The Global Wanderings of New-Age Musician Ariel Kalma

05.02.2024
Foto: © Ariel Kalma
From jazz to chanson, from scouting trips to spirituality, and finally finding the universe in Nepal Ariel Kalma’s life is a wild ride! Born in post-war Paris, this pioneer of new-age music takes us on a journey across the globe and straight into the realm of magic.

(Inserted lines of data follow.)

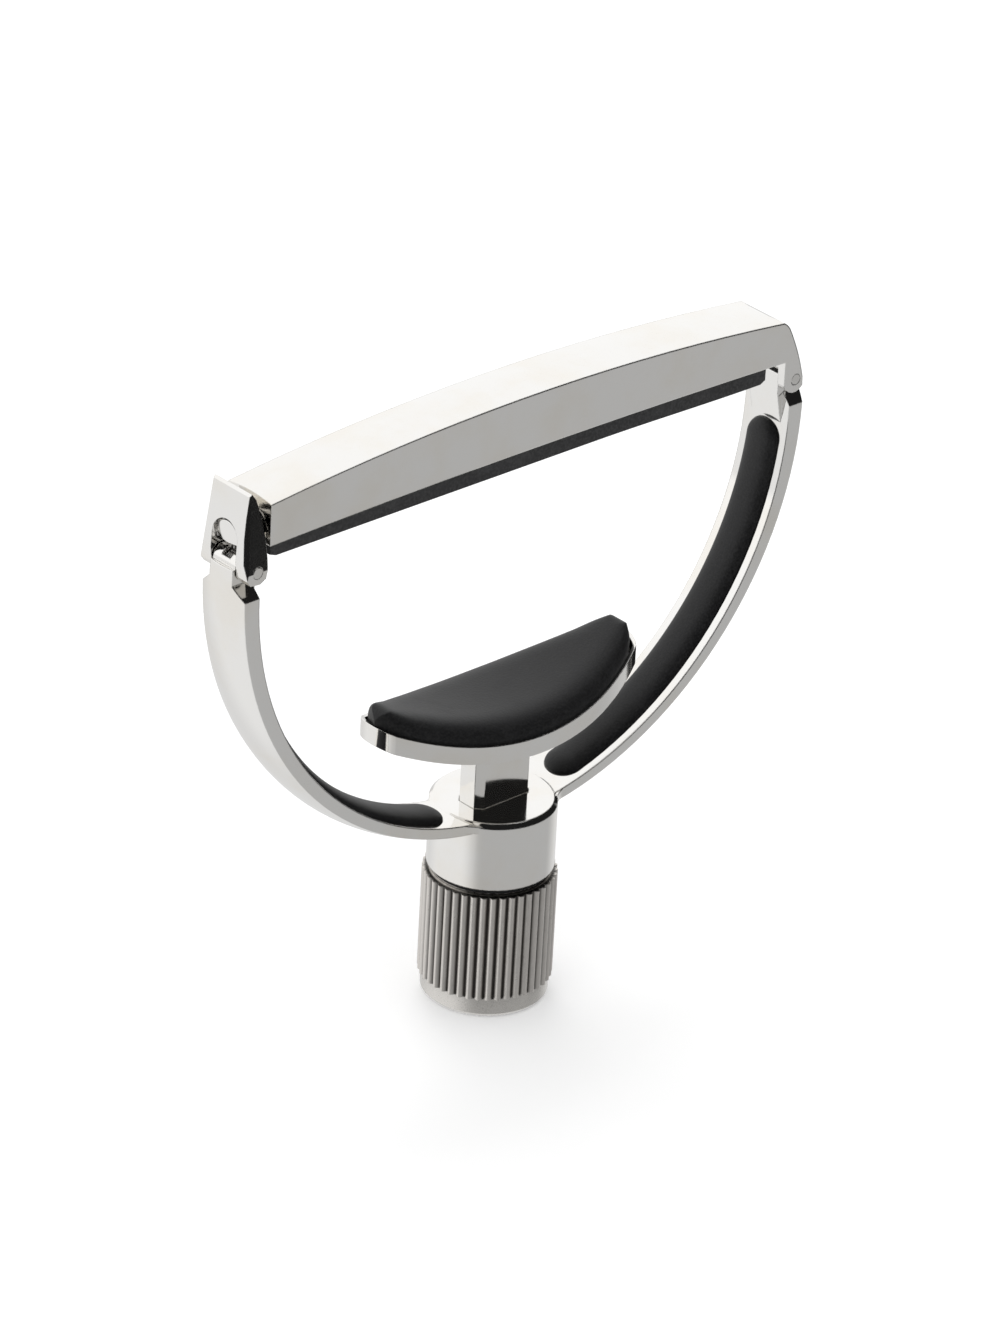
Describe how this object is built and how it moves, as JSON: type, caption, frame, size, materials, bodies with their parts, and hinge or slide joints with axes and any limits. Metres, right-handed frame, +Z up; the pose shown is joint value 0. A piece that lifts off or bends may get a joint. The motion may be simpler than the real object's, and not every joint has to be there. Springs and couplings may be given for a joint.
{
  "type": "guitar capo",
  "caption": "Polished yoke capo: hinged string bar held by a fork latch, rubber-lined arms and a curved saddle raised by a fluted knob under the neck.",
  "frame": {"origin": "on the knob's axis, at the flat bottom face of the knob", "axes": "+X along the string bar from latch to hinge, +Y along the guitar neck, +Z up from the knob to the strings"},
  "size_m": [0.0704, 0.013, 0.065],
  "materials": {
    "polished_metal": "mirror polished plate",
    "satin_metal": "satin nickel plate",
    "steel": "bright turned steel",
    "brass": "machined",
    "rubber": "black moulded rubber, matt"
  },
  "bodies": {
    "yoke": {"yoke_frame": "polished_metal", "arm_pad_left": "rubber", "arm_pad_right": "rubber", "barrel_bush": "brass"},
    "knob": {"knob_core": "satin_metal", "knob_grip": "satin_metal", "knob_cap": "satin_metal", "lead_screw": "steel", "retaining_clip": "steel", "friction_washer": "rubber"},
    "saddle": {"plunger": "polished_metal", "saddle_tray": "polished_metal", "saddle_pad": "rubber", "saddle_screw": "steel"},
    "latch": {"latch": "polished_metal", "latch_pin": "steel", "latch_spring": "steel"},
    "bar": {"string_bar": "polished_metal", "bar_nose": "polished_metal", "pad_carrier": "brass", "string_pad": "rubber", "hinge_pin": "steel", "bar_screws": "steel"}
  },
  "joints": [
    {"name": "knob_turn", "type": "hinge", "parent": "yoke", "child": "knob", "pos_m": [0, 0, 0], "axis": [0, 0, 1], "range_deg": [-1800, 3150]},
    {"name": "saddle_lift", "type": "slide", "parent": "yoke", "child": "saddle", "axis": [0, 0, 1], "range_m": [-0.004, 0.007]},
    {"name": "latch_swing", "type": "hinge", "parent": "yoke", "child": "latch", "pos_m": [-0.03344, 0, 0.05645], "axis": [0, -1, 0], "range_deg": [0, 35]},
    {"name": "bar_open", "type": "hinge", "parent": "yoke", "child": "bar", "pos_m": [0.03344, 0, 0.05645], "axis": [0, 1, 0], "range_deg": [0, 107]}
  ],
  "couplings": [
    {"joint": "saddle_lift", "follows": "knob_turn", "m_per_rad": 0.0001273}
  ]
}
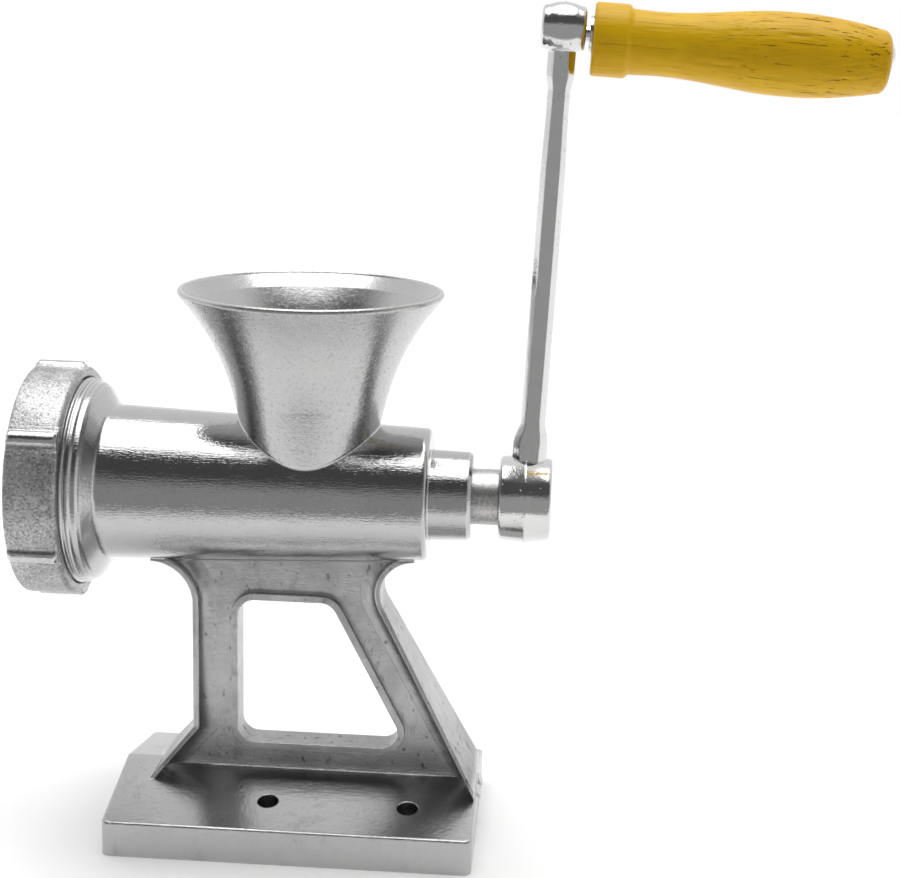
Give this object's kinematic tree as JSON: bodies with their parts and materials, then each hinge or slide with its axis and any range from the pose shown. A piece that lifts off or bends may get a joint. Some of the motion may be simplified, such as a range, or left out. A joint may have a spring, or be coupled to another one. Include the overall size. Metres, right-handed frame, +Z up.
{
  "type": "hand crank meat grinder",
  "caption": "Hand-cranked meat grinder: cast aluminium barrel with flared hopper on a screw-down stand, ribbed ring nut, auger, knife, plate and crank with a turned wooden grip.",
  "frame": {"origin": "centre of the stand's underside", "axes": "+X along the barrel from the ring nut to the crank, +Z up, +Y away from the side with the crank to the right"},
  "size_m": [0.267, 0.0848, 0.2725],
  "materials": {
    "cast_aluminium": "polished die casting with fine scratches",
    "nut_aluminium": "satin casting with polished ribs",
    "auger_metal": "dull casting",
    "tool_steel": "ground",
    "washer_plastic": "smooth moulded",
    "crank_plating": "bright plating over a casting",
    "fastener_steel": "bright plated",
    "varnished_wood": "yellow varnished hardwood"
  },
  "bodies": {
    "casting": {"body_casting": "cast_aluminium", "plate_key": "tool_steel"},
    "plate": {"grinding_plate": "tool_steel"},
    "nut": {"ring_nut": "nut_aluminium"},
    "crank": {"feed_auger": "auger_metal", "auger_stub": "tool_steel", "thrust_washer": "washer_plastic", "cross_knife": "tool_steel", "crank_arm": "crank_plating", "crank_washer": "fastener_steel", "crank_screw": "fastener_steel", "grip_bolt": "fastener_steel", "grip_washer": "fastener_steel"},
    "grip": {"wooden_grip": "varnished_wood"}
  },
  "joints": [
    {"name": "crank_spin", "type": "hinge", "parent": "casting", "child": "crank", "pos_m": [0, 0, 0.1158], "axis": [1, 0, 0], "continuous": true},
    {"name": "grip_spin", "type": "hinge", "parent": "crank", "child": "grip", "pos_m": [0.07854, 0, 0.26189], "axis": [0.9986, 0, -0.0523], "continuous": true},
    {"name": "plate_slide", "type": "slide", "parent": "casting", "child": "plate", "axis": [-1, 0, 0], "range_m": [0, 0.014]},
    {"name": "nut_turn", "type": "hinge", "parent": "plate", "child": "nut", "pos_m": [-0.08, 0, 0.1158], "axis": [-1, 0, 0], "range_deg": [0, 2520]}
  ],
  "couplings": [
    {"joint": "plate_slide", "follows": "nut_turn", "m_per_rad": 0.00031831}
  ]
}
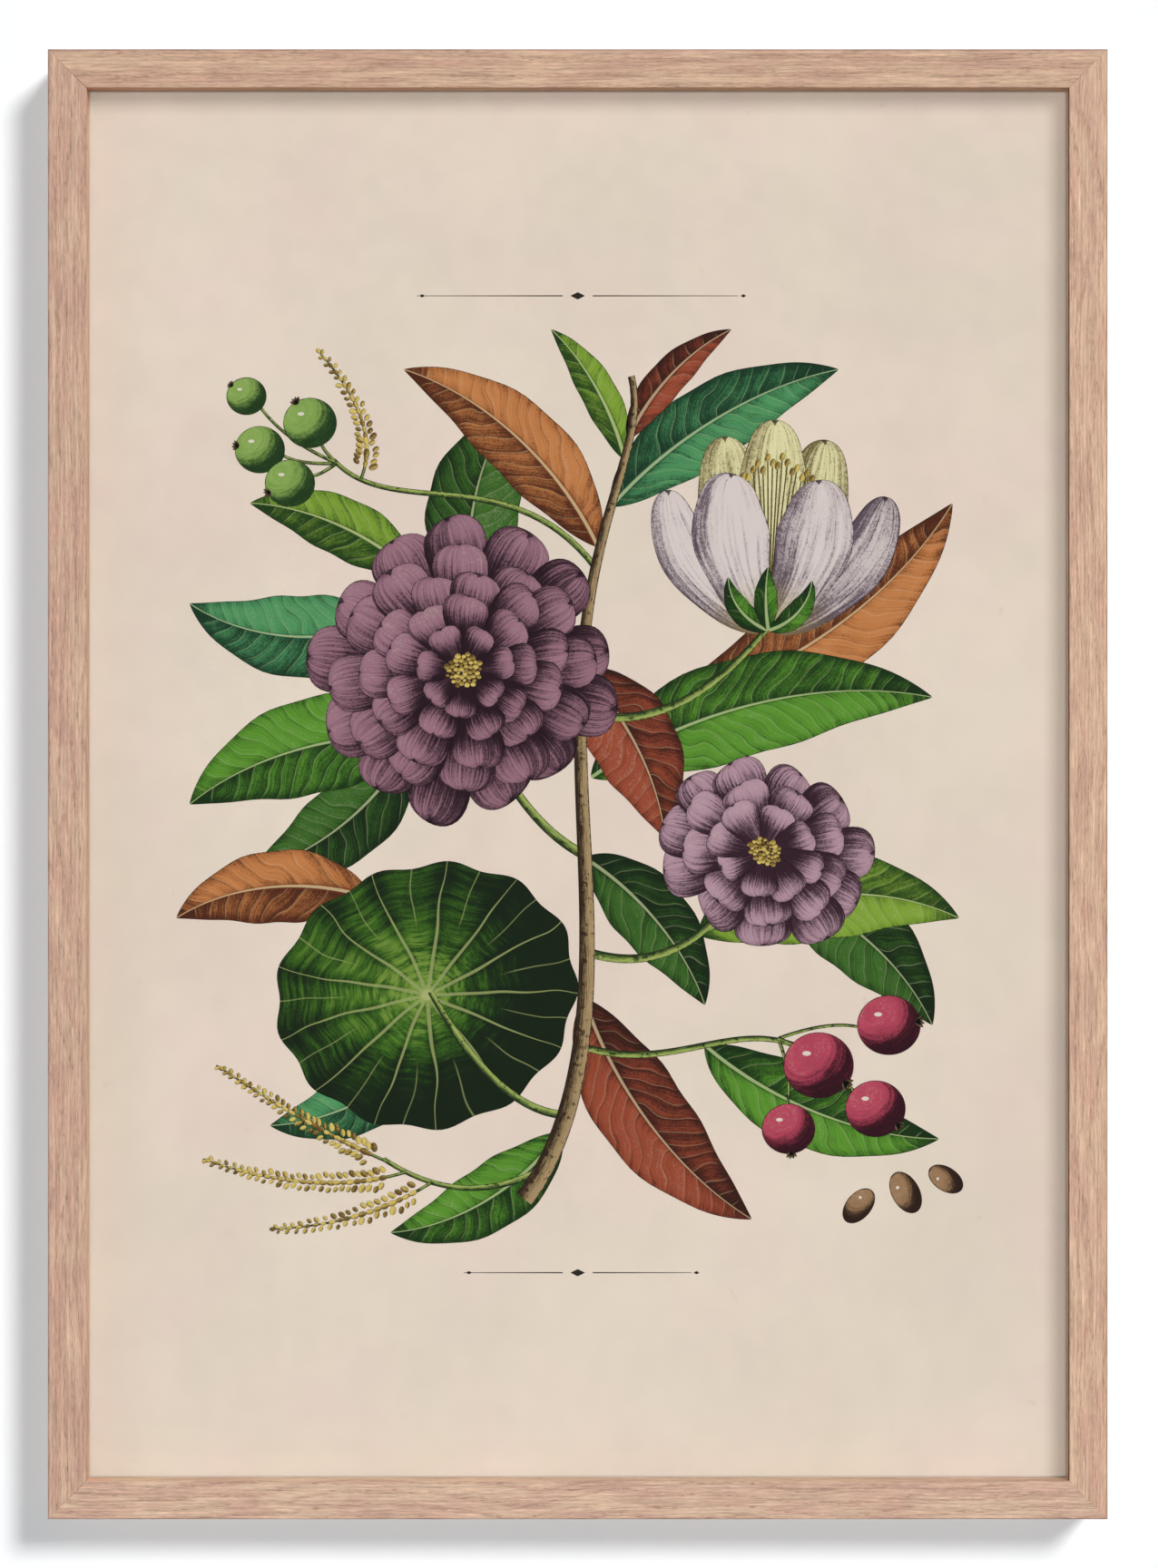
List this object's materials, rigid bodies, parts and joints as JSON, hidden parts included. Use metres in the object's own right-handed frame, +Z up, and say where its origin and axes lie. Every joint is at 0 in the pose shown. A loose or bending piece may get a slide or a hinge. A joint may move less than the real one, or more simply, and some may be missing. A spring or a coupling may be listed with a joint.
{
  "type": "framed botanical print",
  "caption": "Botanical print on aged paper behind clear glazing in a slim mitred oak frame, hung upright on a wall by a sawtooth hanger.",
  "frame": {"origin": "on the wall plane, behind the middle notch of the sawtooth hanger, where the wall hook bears", "axes": "+X to the right as the print is seen, +Y into the wall, +Z up"},
  "size_m": [0.315, 0.033, 0.437],
  "materials": {
    "oak": "matt, open-grained, lightly limed",
    "glazing": "clear, polished",
    "printed_paper": "matt, aged cream",
    "fibreboard": "matt, smooth pressed fibre",
    "tab_steel": "zinc plated, satin",
    "nail_steel": "bright, satin",
    "hanger_brass": "brass plated, satin",
    "pad_rubber": "matt"
  },
  "bodies": {
    "root": {"rail_top": "oak", "rail_right": "oak", "rail_bottom": "oak", "rail_left": "oak", "glazing": "glazing", "print": "printed_paper", "backing_board": "fibreboard", "tab_top_1": "tab_steel", "tab_top_2": "tab_steel", "tab_right_1": "tab_steel", "tab_right_2": "tab_steel", "tab_right_3": "tab_steel", "tab_bottom_1": "tab_steel", "tab_bottom_2": "tab_steel", "tab_left_1": "tab_steel", "tab_left_2": "tab_steel", "tab_left_3": "tab_steel", "v_nail_top_right": "nail_steel", "v_nail_bottom_right": "nail_steel", "v_nail_bottom_left": "nail_steel", "v_nail_top_left": "nail_steel", "hanger_plate": "hanger_brass", "hanger_pin_left": "nail_steel", "hanger_pin_right": "nail_steel", "wall_pad_left": "pad_rubber", "wall_pad_right": "pad_rubber"}
  },
  "joints": []
}
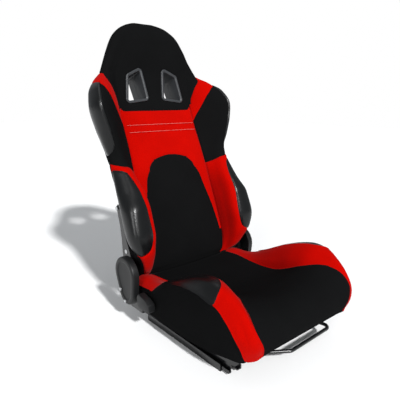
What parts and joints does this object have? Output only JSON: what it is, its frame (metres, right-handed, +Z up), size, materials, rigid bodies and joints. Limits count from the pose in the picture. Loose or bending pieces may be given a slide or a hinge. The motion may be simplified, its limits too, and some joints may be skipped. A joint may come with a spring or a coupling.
{
  "type": "racing seat",
  "caption": "Reclining bucket seat with side bolsters, harness holes and sliding floor rails, for a car or a simulator rig.",
  "frame": {"origin": "centre of the four floor bolts, on the underside of the rails", "axes": "+Z up; -Y the way the sitter faces; +X the sitter's left"},
  "size_m": [0.522, 0.7752, 0.9112],
  "materials": {
    "steel_black": "gloss black powder coat",
    "steel_bright": "zinc plated",
    "cloth_black": "fine knitted cloth",
    "bolster_black": "knitted cloth with grained leatherette panels",
    "suede_red": "short napped microfibre",
    "leather_black": "grained leatherette",
    "plastic_dark": "moulded satin plastic"
  },
  "bodies": {
    "floor_rails": {"lower_rail_left": "steel_black", "lower_rail_right": "steel_black", "rail_end_stops": "steel_bright"},
    "ball_cages": {"ball_cage_left": "steel_bright", "ball_cage_right": "steel_bright", "rail_balls": "steel_bright"},
    "seat_base": {"upper_rail_left": "steel_black", "upper_rail_right": "steel_black", "riser_left": "steel_black", "riser_right": "steel_black", "riser_bolts": "steel_bright", "seat_frame": "steel_black", "seat_cross_tube": "steel_black", "seat_springs": "steel_bright", "seat_pad": "cloth_black", "seat_bolster_left": "suede_red", "seat_bolster_right": "suede_red", "recliner_plate_left": "steel_black", "recliner_plate_right": "steel_black", "recliner_cover_left": "plastic_dark", "recliner_cover_right": "plastic_dark", "pivot_bolts": "steel_bright", "return_springs": "steel_bright", "cover_screws": "steel_bright", "release_pivots": "steel_bright"},
    "rail_release": {"rail_handle": "steel_black", "lock_plate_left": "steel_bright", "lock_plate_right": "steel_bright"},
    "recline_release": {"recline_lever": "steel_black", "lever_grip": "plastic_dark", "cross_shaft": "steel_black", "recline_pawls": "steel_bright"},
    "backrest": {"back_frame": "steel_black", "frame_plate_left": "steel_black", "frame_plate_right": "steel_black", "back_wires": "steel_bright", "recliner_arm_left": "steel_black", "recliner_arm_right": "steel_black", "arm_bolts": "steel_bright", "back_pad": "suede_red", "back_bolster_left": "bolster_black", "back_bolster_right": "bolster_black", "shoulder_pad": "cloth_black", "head_pad": "cloth_black", "rear_cover": "leather_black", "harness_bezel_left": "plastic_dark", "harness_bezel_right": "plastic_dark", "harness_rear_bezel_left": "plastic_dark", "harness_rear_bezel_right": "plastic_dark"}
  },
  "joints": [
    {"name": "cage_slide", "type": "slide", "parent": "floor_rails", "child": "ball_cages", "axis": [0, 1, 0], "range_m": [-0.045, 0.06]},
    {"name": "seat_slide", "type": "slide", "parent": "floor_rails", "child": "seat_base", "axis": [0, 1, 0], "range_m": [-0.09, 0.12]},
    {"name": "rail_release_hinge", "type": "hinge", "parent": "seat_base", "child": "rail_release", "pos_m": [0, -0.06, 0.033], "axis": [-1, 0, 0], "range_deg": [0, 8], "stiffness_Nm_per_rad": 2},
    {"name": "recline_release_hinge", "type": "hinge", "parent": "seat_base", "child": "recline_release", "pos_m": [0, 0.205, 0.096], "axis": [-1, 0, 0], "range_deg": [0, 18], "stiffness_Nm_per_rad": 0.5},
    {"name": "recline", "type": "hinge", "parent": "seat_base", "child": "backrest", "pos_m": [0, 0.211, 0.146], "axis": [-1, 0, 0], "range_deg": [-30, 60]}
  ],
  "couplings": [
    {"joint": "cage_slide", "follows": "seat_slide", "ratio": 0.5}
  ]
}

At 13, Ariel Kalma sees the universe. A boy punches him in the solar plexus, the network of nerves between the sternum and navel. Kalma collapses, stunned, for two or three minutes. After a few minutes, the young Frenchman emerges beaming »It was a wonderful, an incredible experience!«

On this day at the scout camp, a few kilometres outside of Paris in the late 1950s, his life changes. The boy, who grew up shortly after the end of World War II in the artists’ quarter of Montparnasse next to market criers and street musicians, looks into another world. One that he cannot name until years later, when he attends a concert by the Indian Dagar Brothers. »They sang and sang and I cried and cried. Then I knew what state I’d discovered back then: spirituality!«

In his youth, Kalma began to listen to free jazz. Soon he takes up the saxophone himself. He is fascinated by the radicality of the sound. He hung out in the dives of the capital, sliding across the stages on his knees in rock bands. And in 1970, he lands by chance with Salvatore Adamo. The chanson singer is a star in France and recruits the young Kalma for a world tour. »I knew that I actually wanted to do something else, but in his band I could see all these places. And with it, the people.«

Honey and Hashish

Kalma talks about his first trip to India and a second one, where he travels the country with little more than his flute. He learns yoga and the basics of classical Indian music. A snake charmer teaches him circular breathing through the mouth. »I had to drink a glass of brandy to trick my mind. Then he handed me a glass of water and a straw. I was supposed to keep blowing into it and make the water bubble without ever stopping. So that’s what I did.«

When Ariel Kalma finally arrives in Kashmir, northern India, it is winter. »What I didn’t know is that the mountain pass is closed at that time of year. I had arrived but I was stuck. There was a lot of hashish, however. The people I lived with on a houseboat had a giant hookah—a water pipe where you sit in a circle and pass the pipe around. We mixed the hashish with tobacco, which was dipped in honey. I’d already had such an experience in the south of France, but in Kashmir I experienced the whole thing.«

Ariel Kalma leaves Kashmir a vegetarian and buys books by Hermann Hesse. He knows that he has opened a door in Nepal. That’s why he wants to go back to his homeland, back to Paris, but, he doesn’t have the cash. A disabled American who was travelling in India finally helped him get a job. »He wanted to see the temples, I drove him, until I had enough money for the return trip.«

The quick trip home doesn’t happen. It’s 1974, the time of the first oil crisis. Kalma travels on foot, by car, along the Hippie Trail. »First I came to Pakistan, which I didn’t like because the people were rude and aggressive. Then I went to Afghanistan, where you could feel the political tension. In Iran the uprising against the Shah was nearing an end. I eventually ended up in Turkey. There I met a saz player who I accompanied into the mountains to entertain the soldiers.«

The expensive Japanese flute Kalma took with him at the start of his journey has long since been packed away. All the musicians he meets along the way play cheap instruments. From them he learns that it doesn’t take much to get in the right mood. »Honking horns, bicycle chains, even a three-dollar flute has a mood, because in Indian music everything is in tune,« says Kalma.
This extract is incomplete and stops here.